Both techniques result in incredibly strong products that make high-rise wood buildings possible. You may be thinking wood high-rises, or ply-rises as some are calling them, are the answer to a question no one asked. But we did ask.
Plyrises are green. First, they’re wood, but secondly, their manufacturing process generates less greenhouse gasses than steel and concrete. And as long as the building stands, they sequester carbon dioxide (burning wood is what releases CO2).
Increased use of wood spurs forest renewal. In both Canada and Japan there are trees rotting because there is more supply than demand. At first this seems good, but up to half the weight of a tree is CO2 and younger trees suck up CO2 faster, so forest management and tree culling would increase the amount of CO2 removed from the atmosphere. Better managed forests would also reduce the severity of forest fires.
I mentioned burning, didn’t I? Wood contains 15 percent water that must evaporate before burning and Glulam is constructed to form an exterior char layer that protects the core, dramatically increasing the time it takes to burn through. Unlike steel, it doesn’t warp in the heat. Also, according to the fire sprinkler industry, since sprinklers have been in use, most fires are extinguished immediately and those that don’t are contained to the room they originated in. Sprinklers and glulam are safe.
The other thing folks think about with wood is that at a certain point the weight begins to deform and crush the wood, making it unsuitable for taller (heavier) buildings. Because of the way these new wood products are manufactured, they are able to handle the loads.
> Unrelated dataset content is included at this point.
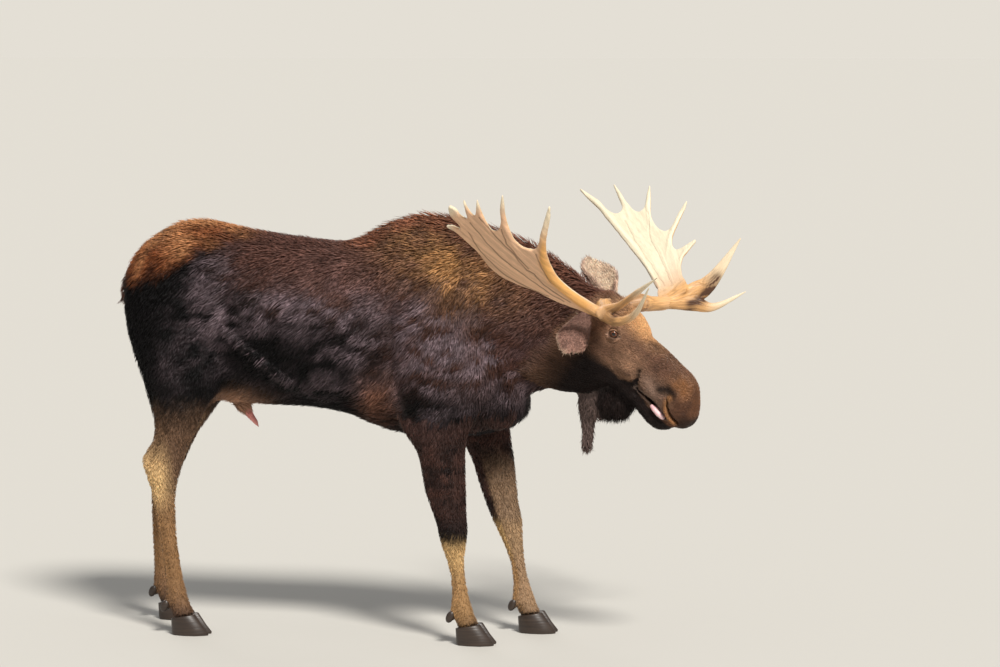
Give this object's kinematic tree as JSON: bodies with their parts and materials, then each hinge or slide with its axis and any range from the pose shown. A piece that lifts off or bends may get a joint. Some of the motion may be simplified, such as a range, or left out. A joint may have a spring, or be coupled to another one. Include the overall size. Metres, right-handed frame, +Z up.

For any architect or curious bystander interested, the bible of timber plyrises, The Case for Tall Wood Buildings, was written by architect Michael Green and you can download and read it here.
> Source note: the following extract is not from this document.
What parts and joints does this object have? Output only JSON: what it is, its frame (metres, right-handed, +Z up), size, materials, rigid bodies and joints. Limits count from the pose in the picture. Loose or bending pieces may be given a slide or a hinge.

I got on this kick seeing a February 8 press release from Sumitomo Forestry announcing the goal to create that 70-story, 90 percent wood high-rise to mark the company’s 350th anniversary in 2041. It’s not coincidental that the 70-story, 350-meter tall building to commemorate their 350th anniversary was announced on the 70th anniversary of the firm’s operation in its current incarnation. Symbolism everywhere.
The only non-wood used will be in exterior cross braces which will be made from a combination of hollow steel tubes and wood. The braces serve to curb seismic impacts in earthquake prone Japan. Elevator shafts will also be non-wood.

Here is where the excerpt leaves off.